La trattativa tra giornali e procure
Il giurista Giovanni Fiandaca commenta la sentenza che ha ridimensionato "la trattativa stato mafia", e il modo in cui era stata raccontata
Giovanni Fiandaca, giurista ed ex membro del Consiglio Superiore della Magistratura (e nel 2014 candidato del PD alle elezioni europee), ha commentato sul Foglio di giovedì le motivazioni della sentenza di assoluzione dell’ex parlamentare Calogero Mannino nel processo sulla presunta “trattativa stato-mafia”, pubblicate questa settimana. Fiandaca riferisce delle critiche nei confronti dell’accusa e dei suoi presupposti contenute nelle motivazioni, e usa il caso per analizzare e mostrare il distorto rapporto tra il lavoro di molte procure e le cronache giornalistiche.
L’impianto argomentativo della sentenza assolutoria di Calogero Mannino smantella la costruzione accusatoria della cosiddetta trattativa stato-mafia. Da coautore (insieme con Salvatore Lupo) di un saggio critico sull’argomento, pubblicato da Laterza due anni fa, potrei molto compiacermene e andare alla ricerca delle coincidenze tra i miei argomenti critici e le ragioni poste a fondamento della sentenza del giudice Marina Petruzzella. Ma rinuncio a questa esercitazione perché, oltretutto, considero la Trattativa un tema ormai archiviato (i miei attuali interessi di studioso si rivolgono ad altro).
Piuttosto, ritengo opportuno richiamare qui l’attenzione sull’atteggiamento del sistema mediatico rispetto al processo sulla Trattativa, che si è andato caratterizzando secondo movenze tali da confermare in maniera emblematica una relazione gravemente patologica, una sorta di perversione sistemica, riscontrabile da qualche decennio nel contesto italiano: alludo, com’è facile intuire, alla relazione incestuosa tra buona parte dei media e gli uffici di procura.

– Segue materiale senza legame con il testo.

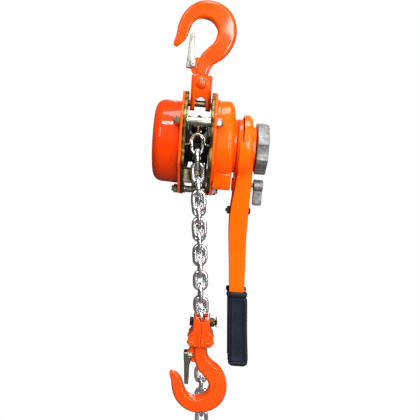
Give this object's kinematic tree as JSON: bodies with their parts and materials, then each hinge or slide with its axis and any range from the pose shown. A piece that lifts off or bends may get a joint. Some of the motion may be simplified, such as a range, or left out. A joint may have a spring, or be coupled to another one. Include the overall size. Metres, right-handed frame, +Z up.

E’ un dato di fatto inconfutabile che il processo-trattativa costituisce una esemplificazione straordinaria di un processo inscenato nei media e potentemente alimentato da stampa e televisione, specie nelle sue fasi iniziali: con un bombardamento informativo continuo e drammatizzante, tendente ad assecondare come verità assodata ipotesi accusatorie ardite e basate (tanto più all’inizio) su teoremi storico-politici preconcetti, affondanti le radici in “precomprensioni” soggettive e – purtroppo – costruiti anche in vista del perseguimento di impropri obiettivi lato sensu carrieristici.